The users have trusted in their funds, but now the Mt.Gox, as if it would be naughty scholar, says: “I am sorry!” dropping his eyes. And to worsen the situation, adds: “It is not my fault – my pal Bitcoin was the ringleader.”
A trace of compassion has been shown by Garrick Hileman, a researcher of alternative currencies from the London School of Economics:
“It's a reason to be concerned, but it's a little early to say that there's something fundamentally flawed with Bitcoin software. Previous problems have been corrected. It reflects the immaturity of the software. Bitcoin is still a technology in the process of being developed.”
Even closing the eyes on the incompetent press release, it is hard to omit the fact that Mt.Gox has real problems with unfulfilling its debts in the form of dollars. One of their bank accounts is closed, but the operating process resembles partly a Ponzi scheme – the older transactions are performed with newer deposits. The point of consideration is the reserve in form of BTC owned by the platform – is it sufficient to cover the existing holes in the budget. Many believe that the deficit is proven by the publication.
Many question the terms of the existing fault. In case no alterations have been made by the developers of the company, the double spend process could have been possible ever since. Anytime, every individual capable to alter the hash, might pretend the requested transaction has not arrived, the administration would check that there is no note left on the Block Chain and retry. Are there many people who knew that and are not tormented by conscience? Is there a record to populate the crucial statistics?
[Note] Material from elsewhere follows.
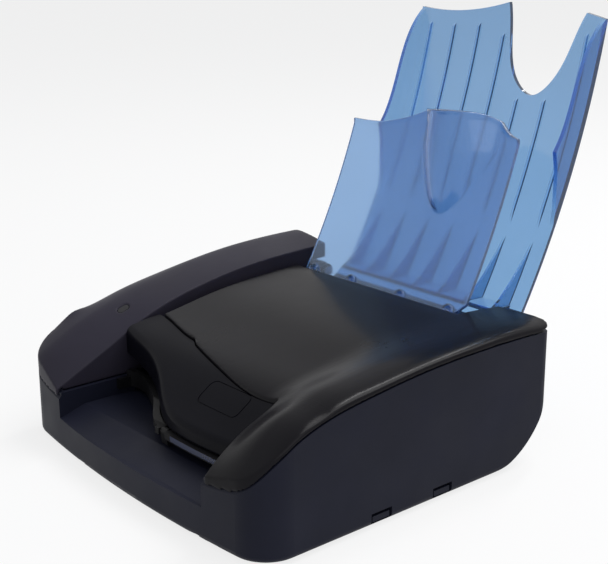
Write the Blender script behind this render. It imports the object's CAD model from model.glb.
import math

import bpy
import numpy as np
from mathutils import Matrix, Vector
from mathutils.bvhtree import BVHTree


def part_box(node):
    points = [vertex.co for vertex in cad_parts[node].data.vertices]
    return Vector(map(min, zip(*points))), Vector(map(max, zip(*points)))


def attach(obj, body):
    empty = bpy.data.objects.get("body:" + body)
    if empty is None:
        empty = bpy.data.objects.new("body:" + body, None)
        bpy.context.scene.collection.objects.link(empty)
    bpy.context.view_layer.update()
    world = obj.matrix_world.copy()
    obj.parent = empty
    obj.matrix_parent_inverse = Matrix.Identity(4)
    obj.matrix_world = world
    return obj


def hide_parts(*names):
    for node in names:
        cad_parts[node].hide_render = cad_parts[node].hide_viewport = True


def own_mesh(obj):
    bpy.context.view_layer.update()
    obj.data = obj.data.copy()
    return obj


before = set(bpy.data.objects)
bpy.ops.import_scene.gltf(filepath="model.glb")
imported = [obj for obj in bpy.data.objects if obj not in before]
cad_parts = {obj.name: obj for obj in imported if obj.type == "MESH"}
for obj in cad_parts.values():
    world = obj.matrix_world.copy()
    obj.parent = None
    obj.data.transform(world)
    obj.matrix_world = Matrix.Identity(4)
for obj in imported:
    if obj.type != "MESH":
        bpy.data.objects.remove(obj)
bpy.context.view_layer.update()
scene = bpy.context.scene
scene.view_settings.view_transform = "Standard"

# ---------------------------------------------------------------- camera
eye = Vector((0.39856, -0.35773, 0.22512))
right = Vector((0.65037, 0.75961, -0.00329)).normalized()
ahead = Vector((-0.72990, 0.62372, -0.27968)).normalized()
up = right.cross(ahead).normalized()
right = ahead.cross(up).normalized()
camera_data = bpy.data.cameras.new("camera")
camera_data.sensor_width = 36.0
camera_data.lens = 73.05
camera_data.clip_start = 0.01
camera = bpy.data.objects.new("camera", camera_data)
scene.collection.objects.link(camera)
camera.matrix_world = Matrix((
    (right.x, up.x, -ahead.x, eye.x),
    (right.y, up.y, -ahead.y, eye.y),
    (right.z, up.z, -ahead.z, eye.z),
    (0, 0, 0, 1)))
scene.camera = camera


# ---------------------------------------------------------------- materials
noise_low, noise_high = 0.3, 0.7    # stretch of a noise that a variation is spread over
coat_roughness = 0.17
plastic_ior = 1.49


def srgb(r, g, b):
    """Colour from 0-255 display values."""
    out = []
    for value in (r, g, b):
        value /= 255
        out.append(value / 12.92 if value <= 0.04045 else ((value + 0.055) / 1.055) ** 2.4)
    return (*out, 1.0)


def new_material(name):
    """Empty material with its output and shader."""
    material = bpy.data.materials.new(name)
    material.use_nodes = True
    tree = material.node_tree
    shader = tree.nodes["Principled BSDF"]
    return material, tree, shader


def add_bump(tree, shader, scale, strength, distance, detail=2.0):
    """Fine bump from a noise, and the coordinates that it reads."""
    coords = tree.nodes.new("ShaderNodeTexCoord")
    noise = tree.nodes.new("ShaderNodeTexNoise")
    noise.inputs["Scale"].default_value = scale
    noise.inputs["Detail"].default_value = detail
    bump = tree.nodes.new("ShaderNodeBump")
    bump.inputs["Strength"].default_value = strength
    bump.inputs["Distance"].default_value = distance
    tree.links.new(coords.outputs["Object"], noise.inputs["Vector"])
    tree.links.new(noise.outputs["Fac"], bump.inputs["Height"])
    tree.links.new(bump.outputs["Normal"], shader.inputs["Normal"])
    return coords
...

The most users following the situation are really happy that Mt.Gox has at last crashed. Hopefully the place will be occupied by a more advanced and competent exchange. The overall sarcasm and skepticism was expressed by Andreas Antonopolous, the famous technical entrepreneur and security expert:
“A DnD geek wrote a currency exchange in PHP and three years later we’re still paying a price for that.”
The dances on the bones of the exchange service Mt.Gox still were a little bit late, as a Reddit user succeeded to publish an excessive report of the occasion already three days ago! The user under the nickname nullc definitely is the first to explain the situation in the most understanding and simple way. In comparison to other authors, he denotes that it is normal to run a wallet service by the platform of such size and experience, he even tries to calm down the society. There is not enough room for an error as the protocol of Bitcoin has been developed taking in account some possible violations. However, he warns:
“The reference client's wallet is basically suitable for small scale single party use. I would not recommend something like MtGox use the reference node wallet, at least not without a healthy layer of abstraction on top of it— relieving it of duties harder than key management and chain monitoring— or otherwise improving it greatly.”
Nullc is even capable to provide examples, when the interference in the Bitcoin protocol with the aim to correct some mistakes has led to bigger losses as funds were exposed to the outer world with no protection. He says that he has noticed the problem in September of 2013 (approximately), but the roots of it are slightly different. He continues to think (features of the original writing are preserved with no alterations from that point on):
“I looked into it and determined that Mtgox was spending immature coins. Freshly generated Bitcoins (from mining) can not be spend until they are at least 100 blocks deep in the blockchain. This prevents the funds from vanishing forever if the chain reorgs. I pinged magicaltux and after a couple tries got ahold of him. I think they also wasted some time on dead ends trying to resolve this before the actual nature of the problem was brought to their attention, e.g. raising their transaction fees with a mistaken belief that their fees weren't high enough.”
He also pretends that he offered a workaround to correct this issue and it was implemented, and been effective. The problem was reduced only by a part as excessively padded signatures were used as well. Nullc defines the next rule:
“There is a design flaw in the Bitcoin protocol where its possible for a third party to take a valid transaction of yours and mutate it in a way which leaves it valid and functionally identical but with a different transaction ID.”
It is also an aspect that should be considered while writing wallet software. He continues his monologue showing the reasoning of these complications. The left set of problems considered the generation of signatures that did not exist – a bug that can be easily removed. Nullc feels pity for Mt.Gox and explains:
“…in high value systems like Mtgox, even simple fixes aren't simple and it took them quite some time to deploy a fix. However, I believe that it is actually fixed now.”
Further in his text, nullc comes to the conclusions already populated by the most sources – the fact that multiple users received funds twice. He believes that this can be corrected by determining the wallets that received the doubled amount of coins, even knowing that such software needs time and knowledge to be developed.
Finalizing his speech nullc advices not to make a fuss around the Mt.Gox:
“The claims that the delays indicate insolvency strike me as just hysteria: the technical background doesn't support this conclusion, and there may be a bit of opportunism at play from people who want to manipulate the market too. Don't get me wrong: I have not seen their books: Gox may well have financial problems— though with their income its hard for me to see how— but if any problems like that exist they're not being indicated here.
Of course, none of this suggests anyone should be happy with the service MtGox has been providing, but our anger should at least be well informed.”
Reviewing the most recent opinions published on the network, the CoinTelegraph would advise not to be agitated as long as all facts are not cleared. We are going to follow the situation and provide You with the most recent news and updates.